In the linear space, which is what really matters, ESPN bought about half of the package now seen on NBC and NBCSN. Someone else will buy the other half. You local team will remain on your local RSN. The amount of hockey on linear TV will remain the same as today, just spread out between ESPN linear and someone else linear.

The big news is that, for better or worse, ESPN linear is going to carry the NHL, which means ESPN's talking heads will cease to ignore the NHL. Of course talking about the NHL requires thought and knowledge, and it continues to be much easier to call for somebody to "get paid" and argue about who "is the man" and other such NBA nonsense.
Actually there is a big difference, those 75 exclusive ESPN+ games include IN market rights and will not be shown on the local RSN. So the only way to watch those games even in market will be with a ESPN+ (or Hulu) subscription. It won't be a ton of games and is capped at 8 per team for the 100 games ABC/ESPN/ESPN+ picks up.
 
Sources: Turner Sports gets rights to second NHL package - Las Vegas Sun Newspaper

And in a shocker, Comcast (NBC) passes on the other half of the deal and it goes to AT&T (TBS/TNT).

Interesting.

Relative to Comcast, are they really serious about making USA Network into some sort of hybrid rerun/live sports channel like TNT? All they have left is some eurosoccer, lesser NASCAR events (that contract runs out after the 24 season), and a handful of mid-major college basketball games.

Relative to Turner, they have six months to get an entire hockey infrastructure up and running. AFAIK nobody there knows a darn thing about hockey.

Also, I think this is significant, as the "general rerun" channel is becoming a thing of the past. Anybody who wanted to watch a 25 year old cop show has probably caught it on the first 10000 showings, and most of the material is now available for free on free streamers like Pluto or STIRR, and on OTA diginets. TBS/TNT differentiate themselves from the pack with rights to NBA, NHL, MLB, and NCAA basketball.
 
Relative to Comcast, are they really serious about making USA Network into some sort of hybrid rerun/live sports channel like TNT? All they have left is some eurosoccer, lesser NASCAR events (that contract runs out after the 24 season), and a handful of mid-major college basketball games.
European Football, not soccer... it is soccer in the US, and they dropped that like a hot potato. They had almost no infrastructure for the Champions and Europa Leagues. And it was all put behind a paywall.

Hockey will be interesting, but they don't actually have many games, it'll be more playoffs I think, every other year. Maybe crossover the calling for AEW into the NHL. :D
 
Hockey will be interesting, but they don't actually have many games, it'll be more playoffs I think, every other year.

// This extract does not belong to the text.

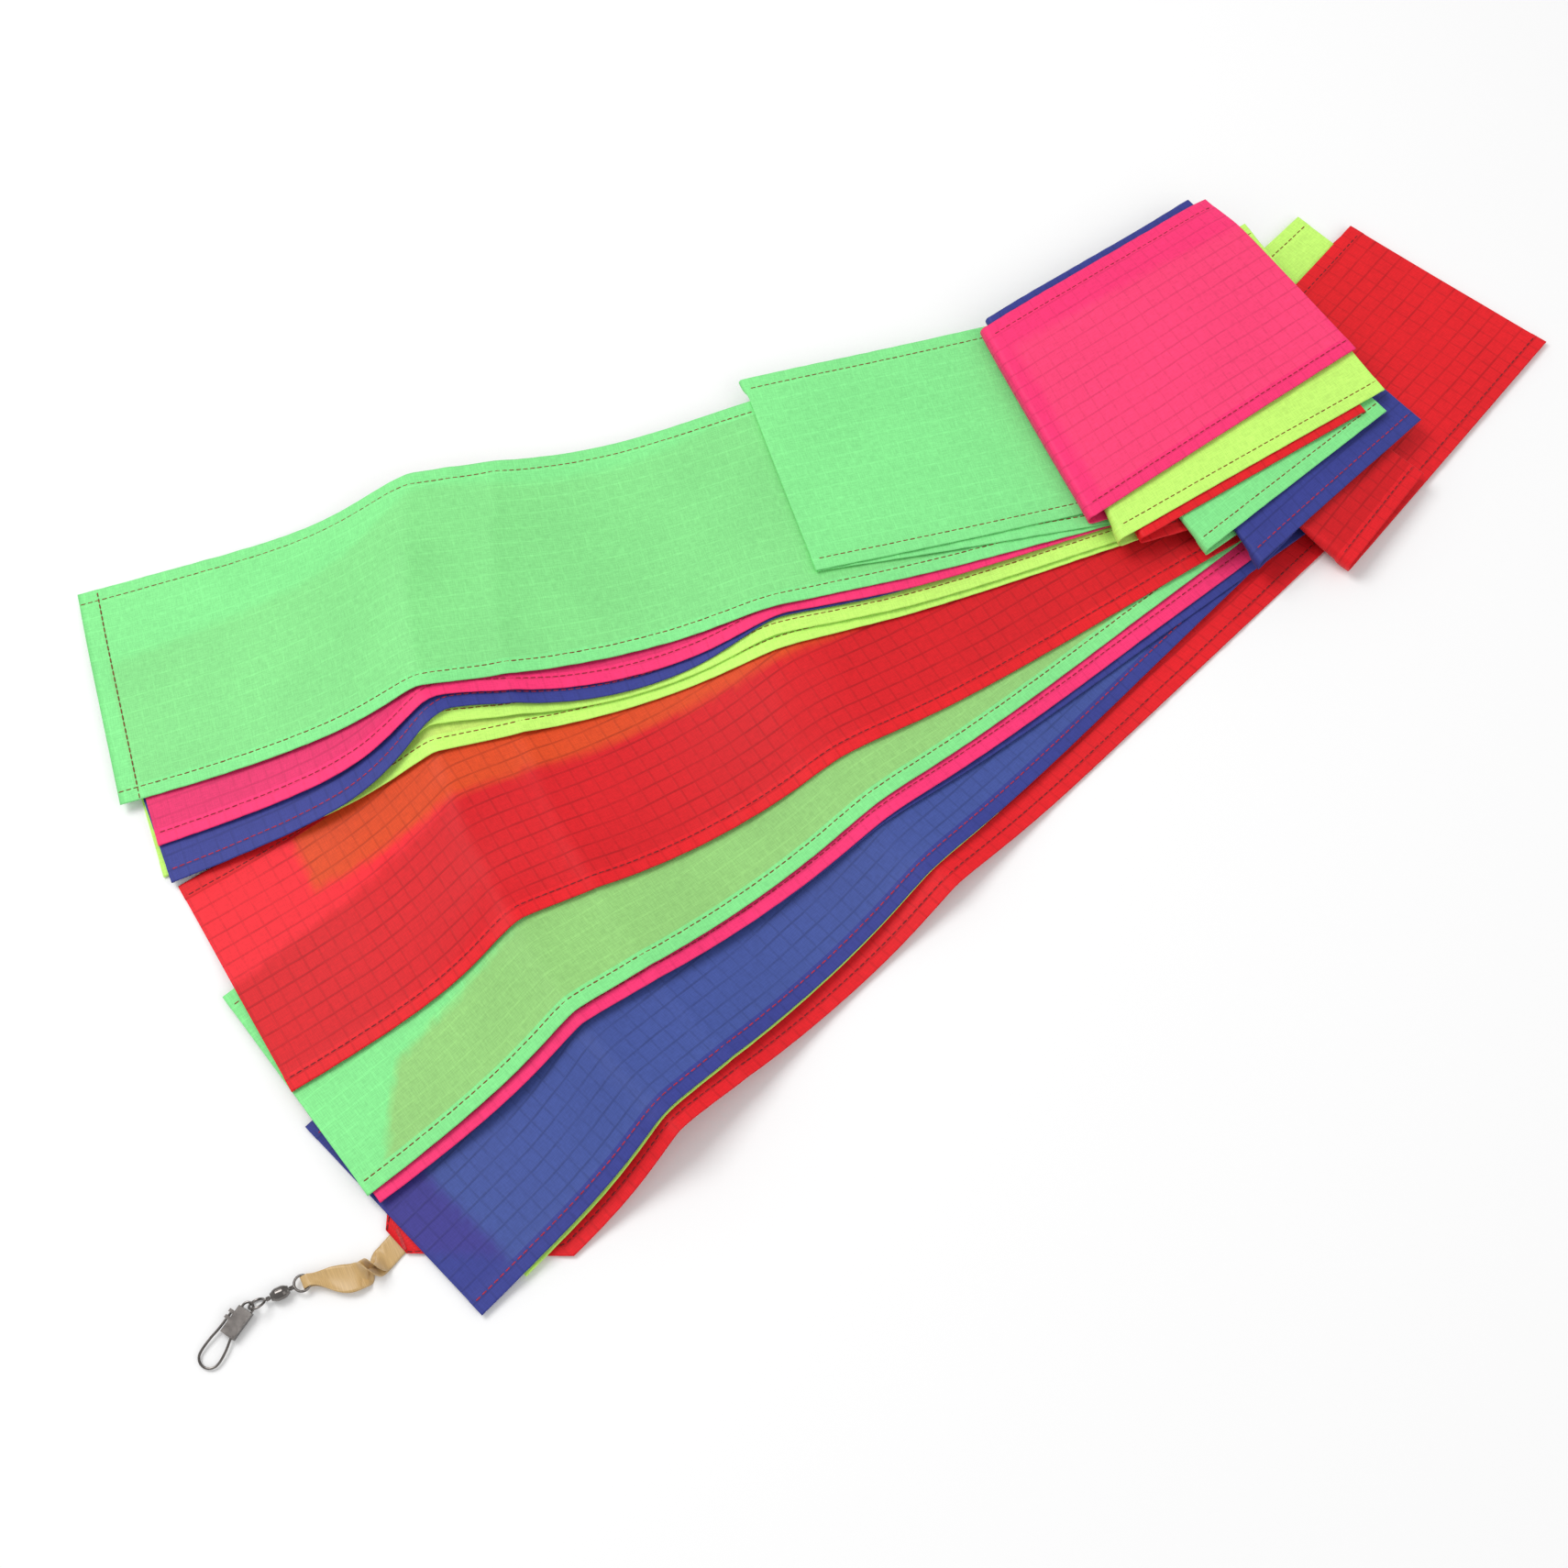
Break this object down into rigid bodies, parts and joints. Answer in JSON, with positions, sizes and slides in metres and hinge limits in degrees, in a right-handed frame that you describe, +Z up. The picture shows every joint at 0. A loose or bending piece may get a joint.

Maybe crossover the calling for AEW into the NHL. :D
72 regular season games
Winter Classic outdoor game
One-half of playoff rounds 1 & 2
One conference championship (which is playoff round 3)
Alternate with ESPN for Stanley Cup Finals
 
TNT will pillage the hockey people from NBC. They have a sports division already so it won't be to hard to add hockey.

I guess we know why they killed off NBCSN, no content.